Mar 17 07:31:54 compute02 journal: Checking 11 migrations
Mar 17 07:31:54 compute02 journal: Waiting for evacuations to complete or fail

is from https://opendev.org/openstack/tripleo-heat-templates/src/branch/master/scripts/check-run-nova-compute#L61

i belive this is part of the insance ha feature which is not supported by the compute dfg
it is supproted by pidone

what apepars to have happened is that check-run-nova-compute scripts safe_to_start function prevented the compute agent on the compute node form starting.
this was added in this change https://opendev.org/openstack/tripleo-heat-templates/commit/9602a9bafc0d6b724aa4228411a8475e23f94efb

i am going to hand this over to PIDONE to triage.

in the context of that change it makes sense that the compute agent would not start and would be marked as unheltey/down until the migration where marked as failed.

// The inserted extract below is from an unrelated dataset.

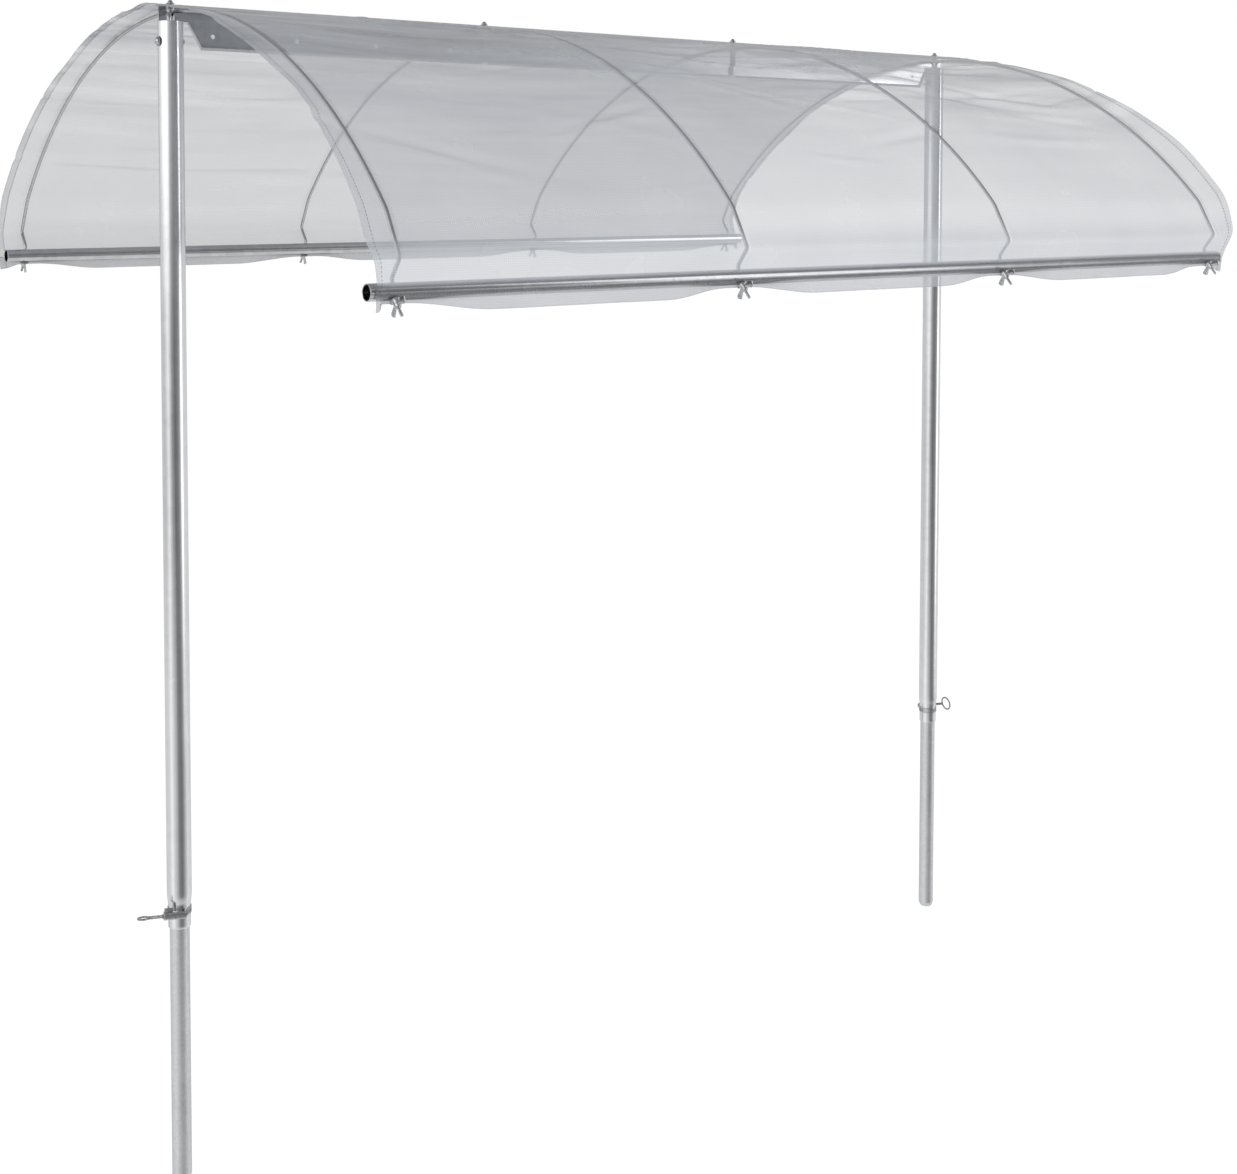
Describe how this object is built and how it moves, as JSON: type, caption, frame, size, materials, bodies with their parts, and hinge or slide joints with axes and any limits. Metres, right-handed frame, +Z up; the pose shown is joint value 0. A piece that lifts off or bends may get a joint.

Comment 7 Luca Miccini 2020-03-30 06:37:38 UTC

When instance HA is involved the nova_compute container would be prevented to start and the respective service marked as down explicitly via 'nova service-force-down' until all the vms that should be migrated away from that compute have completed the migration/evacuation/rebuild.
This is a safety measure to prevent the same vms to be started twice on two different hosts.
If for any reason the migrations could not be completed it is unfortunately expected for the nova_compute container to never come up properly without the operators intervention.

Comment 9 Luca Miccini 2020-08-25 08:29:48 UTC

closing because we don't have enough data to prove it is indeed a bug in the code. 
Current assumption, as per #7, is that the full recovery couldn't take place because of migrations did not complete for reasons unknown.